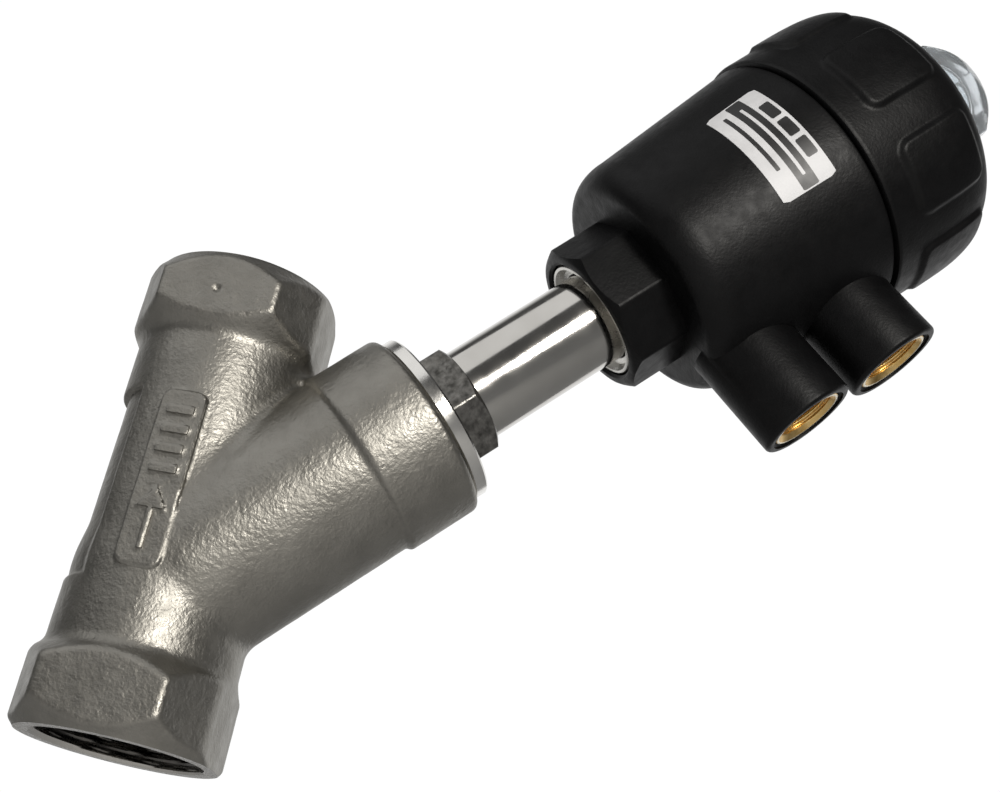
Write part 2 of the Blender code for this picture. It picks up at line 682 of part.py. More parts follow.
cast_steel = make_material("cast_steel", (0.42, 0.40, 0.37), 1.0, 0.48)
machined = make_material("machined_steel", (0.62, 0.61, 0.59), 1.0, 0.28)
polished = make_material("polished_steel", (0.74, 0.72, 0.68), 1.0, 0.16)
black_plastic = make_material("black_plastic", (0.018, 0.019, 0.02), 0.0, 0.42)
brass = make_material("brass", (0.72, 0.50, 0.20), 1.0, 0.3)
clear_plastic = make_material("clear_plastic", (0.72, 0.78, 0.84), 0.0, 0.08, 0.4)
white_seal = make_material("white_seal", (0.82, 0.81, 0.77), 0.0, 0.45)
black_rubber = make_material("black_rubber", (0.02, 0.02, 0.02), 0.0, 0.6)
spring_steel = make_material("spring_steel", (0.5, 0.5, 0.5), 1.0, 0.35)
red_plastic = make_material("indicator_red", (0.62, 0.05, 0.03), 0.0, 0.4)
foil = make_material("label_foil", (0.78, 0.79, 0.81), 0.6, 0.35)

valve_body(cast_steel)
body_gasket(white_seal)
bonnet(machined)
packing(white_seal, machined, spring_steel)
neck_tube(polished)

stem(polished)
plug_pieces(machined, white_seal)
piston(machined)
piston_trim(black_rubber, white_seal, machined, PISTON_R - 2.4, PISTON_R - 1.2)
position_indicator(red_plastic)

actuator_housing(black_plastic)
swivel_pieces(polished, black_rubber, white_seal)
port_inserts(brass)
actuator_cover(black_plastic)
cover_seal(black_rubber)
return_springs(spring_steel)
sight_cap(clear_plastic)
label_plate(foil)
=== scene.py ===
import json
import math

import bmesh
import bpy
import numpy as np
from mathutils import Matrix, Vector


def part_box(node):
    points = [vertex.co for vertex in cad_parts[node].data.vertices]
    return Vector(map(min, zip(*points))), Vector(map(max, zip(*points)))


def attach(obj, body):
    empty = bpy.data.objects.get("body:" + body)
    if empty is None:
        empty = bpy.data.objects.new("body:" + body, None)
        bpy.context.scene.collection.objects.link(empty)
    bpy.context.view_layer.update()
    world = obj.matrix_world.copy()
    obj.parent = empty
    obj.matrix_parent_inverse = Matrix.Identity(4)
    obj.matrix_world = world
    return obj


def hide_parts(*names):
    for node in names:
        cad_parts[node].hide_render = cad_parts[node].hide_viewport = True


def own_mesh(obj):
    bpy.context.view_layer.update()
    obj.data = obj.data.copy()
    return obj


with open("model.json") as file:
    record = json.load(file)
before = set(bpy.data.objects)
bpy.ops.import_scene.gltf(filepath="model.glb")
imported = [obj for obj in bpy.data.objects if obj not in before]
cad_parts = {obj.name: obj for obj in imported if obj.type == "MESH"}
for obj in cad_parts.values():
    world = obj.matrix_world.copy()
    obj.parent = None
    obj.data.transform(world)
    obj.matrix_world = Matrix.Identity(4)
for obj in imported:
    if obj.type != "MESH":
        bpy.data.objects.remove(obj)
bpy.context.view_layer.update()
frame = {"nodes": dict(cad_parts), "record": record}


# ---- sizes read from the frame, mm ----
def span(node):
    """Lowest and highest place of a CAD node along the actuator axis."""
    vertices = frame["nodes"][node].data.vertices
    flat = np.empty(len(vertices) * 3, np.float32)
    vertices.foreach_get("co", flat)
    points = flat.reshape(-1, 3) * 1000 - np.array([0, 0, AXIS_Z])
    along = (points @ np.array(Matrix.Rotation(LEAN, 3, "Y")))[:, 2]
    return float(along.min()), float(along.max())


LEAN = math.radians(45)
SLIDE, SWIVEL = frame["record"]["behaviour"]["joints"]
AXIS_Z = SWIVEL["pos_m"][2] * 1000
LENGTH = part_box("valve_body")[1].z * 1000
COLLAR_END = span("body_gasket")[1]
BONNET_LOW, BONNET_END = span("bonnet")
TUBE_END = span("neck_tube")[1]
COLLAR8_START, HOUSING_END = span("actuator_housing")
COVER_TOP = span("actuator_cover")[1]
SIGHT_END = span("sight_cap")[1]

# ---- other sizes, mm ----
PIPE_R = 18.4
WRENCH_AF = 41.0
WRENCH_LEFT = 19.7
WRENCH_RIGHT = 18.5
WRENCH_BACK = 4.4
END_FACE_R = 19.2
INLET_WRENCH = 15.8
OUTLET_WRENCH = 16.4
INLET_CHAMFER = 4.4
OUTLET_CHAMFER = 5.8
PIPE_THREAD = {"radius": 15.15, "depth": 1.48, "pitch": 2.309, "length": 18.0, "mouth": 16.7}
PORT_THREAD = {"radius": 5.8, "depth": 0.6, "pitch": 1.337, "length": 11.0, "mouth": 6.9}
SOCKET_END = 17.2
END_SPARE = 0.8
PASSAGE_R = 14.0
BRANCH_ROOT_R = 18.0
BRANCH_R = 18.9
COLLAR_R = 19.8
COLLAR_START = 44.3
CHAMBER_R = 15.8
SEAT_R = 11.5
SEAT_UNDER = 3.5
SEAT_FACE = 8.0
FLANGE_R = 18.0
FLANGE_END = 63.5
PACKING_START, PACKING_END, PACKING_R = 46.0, 65.1, 7.0
STEM_BORE = 4.6
HEX_AF = 22.5
HEX_TURN = math.radians(24.6)
TUBE_R = 9.8
TUBE_BORE = 7.6
TUBE_START = 65.4
TUBE_FLANGE_R, TUBE_FLANGE_START = 12.6, 105.8
SWIVEL_END = 105.5
COLLAR8_AF = 30.7
COLLAR8_TURN = math.radians(24.5)
RECESS_R = 13.2
RECESS_END = 108.6
BUSH_R = 8.3
FLOOR = 118.5
CYLINDER_R = 24.0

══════

Look back at the data above. Transcribe exactly the lines starting at the line that contains "actuator_housing(black_plastic)" and ending at the line that contains "bpy.data.objects.remove(obj)".

actuator_housing(black_plastic)
swivel_pieces(polished, black_rubber, white_seal)
port_inserts(brass)
actuator_cover(black_plastic)
cover_seal(black_rubber)
return_springs(spring_steel)
sight_cap(clear_plastic)
label_plate(foil)
=== scene.py ===
import json
import math

import bmesh
import bpy
import numpy as np
from mathutils import Matrix, Vector


def part_box(node):
    points = [vertex.co for vertex in cad_parts[node].data.vertices]
    return Vector(map(min, zip(*points))), Vector(map(max, zip(*points)))


def attach(obj, body):
    empty = bpy.data.objects.get("body:" + body)
    if empty is None:
        empty = bpy.data.objects.new("body:" + body, None)
        bpy.context.scene.collection.objects.link(empty)
    bpy.context.view_layer.update()
    world = obj.matrix_world.copy()
    obj.parent = empty
    obj.matrix_parent_inverse = Matrix.Identity(4)
    obj.matrix_world = world
    return obj


def hide_parts(*names):
    for node in names:
        cad_parts[node].hide_render = cad_parts[node].hide_viewport = True


def own_mesh(obj):
    bpy.context.view_layer.update()
    obj.data = obj.data.copy()
    return obj


with open("model.json") as file:
    record = json.load(file)
before = set(bpy.data.objects)
bpy.ops.import_scene.gltf(filepath="model.glb")
imported = [obj for obj in bpy.data.objects if obj not in before]
cad_parts = {obj.name: obj for obj in imported if obj.type == "MESH"}
for obj in cad_parts.values():
    world = obj.matrix_world.copy()
    obj.parent = None
    obj.data.transform(world)
    obj.matrix_world = Matrix.Identity(4)
for obj in imported:
    if obj.type != "MESH":
        bpy.data.objects.remove(obj)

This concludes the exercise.